One day, Dattatray decides that he will send Babulal to an old people’s home, because his chronic grumpiness is likely to shorten his own life, and he wants to live on forever. When Babulal pleads for mercy, because he hates change, and still sleeps clutching a childhood blanket, the father puts forward a set of conditions that must be fulfilled. Dhiru is asked to serve as observer and umpire. Dattatray hopes the conditions will teach his son to get rid of old memories and start enjoying life again.

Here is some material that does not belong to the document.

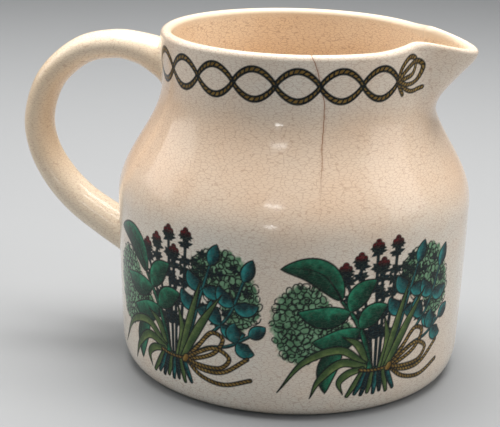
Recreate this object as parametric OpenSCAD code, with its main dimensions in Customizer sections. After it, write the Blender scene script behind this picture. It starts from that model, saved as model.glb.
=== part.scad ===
// Glazed earthenware pitcher with a pinched spout and a loop handle luted on with slip.
// Herb prints go round the belly and a twisted rope print round the neck.
// Origin at the centre of the foot, +X towards the spout, -X towards the handle, +Z up.

/* [Body] */
// Height of the rim away from the spout
rim_z = 152; // [149:1:156]
// Largest radius of the belly, over the glaze
belly_r = 79.2; // [77:0.2:82]
// Height at which the belly starts to turn in to the neck
belly_z = 78; // [74:1:80]
// Smallest radius of the neck, over the glaze
neck_r = 59.9; // [57:0.1:62]
// Height at which the shoulder has become the neck
neck_z = 129; // [127:1:131]
// Thickness of the wall, with its glaze
wall = 4.2; // [3.6:0.1:4.8]
// Thickness of the floor, with its glaze
floor_thickness = 5; // [4:0.5:7]
// Radius of the rounded lip
lip_r = 2.5; // [2.2:0.1:2.8]

/* [Foot] */
// Outer radius of the foot ring
foot_r = 69.5; // [67:0.5:71]
// Width of the foot ring
foot_width = 6.5; // [5:0.5:9]
// Depth of the recess inside the foot ring
foot_recess = 2; // [1.2:0.1:2.5]

/* [Spout] */
// How far the spout reaches out past the round rim
spout_reach = 18.3; // [14:0.1:20]
// Half of the angle that the spout takes up
spout_half_angle = 22; // [20:0.5:26]
// Height at which the spout starts to leave the neck
spout_root_z = 114; // [112:1:117]
// How far the rim rises towards the spout
rim_rise = 3.7; // [2:0.1:4.5]
// How far the middle of the spout dips below that rise
spout_dip = 6.2; // [4:0.1:7]

/* [Handle] */
// Distance from the jug's axis to the middle of the handle, where it is furthest out
handle_reach = 124.6; // [118:0.2:128]
// Height of the middle of the handle at its top
handle_top_z = 139.3; // [136:0.1:141]
// Height at which the middle of the handle meets the belly
handle_low_z = 49; // [46:1:54]
// Thickness of the handle, in the plane of the loop
handle_thickness = 13; // [11:0.5:15]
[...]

One wonders why a father as strong-willed as Dattatray waited so long to alter his son’s life — there is a sort of explanation provided, but it’s not too convincing. For 20 years after the death of his wife and emigration of his son to the US, Babulal remained in a shell, and his father did nothing? A film needs more information and layering, which Shukla is unable to provide. Still, the stars and some witty lines ensure that there is enough for the audience to appreciate. Neither Bachchan nor Kapoor can manage the Gujarati accent required of them, but the former brings his indefatigable energy to his part and the latter, manages perfectly the sullenness and obstinacy of an overgrown child. It’s a wonder Trivedi does not look intimidated by the star power in the same frame as him.
102 Not Out is mildly amusing, but not memorable. Bollywood is yet to make the definite film about coping with age.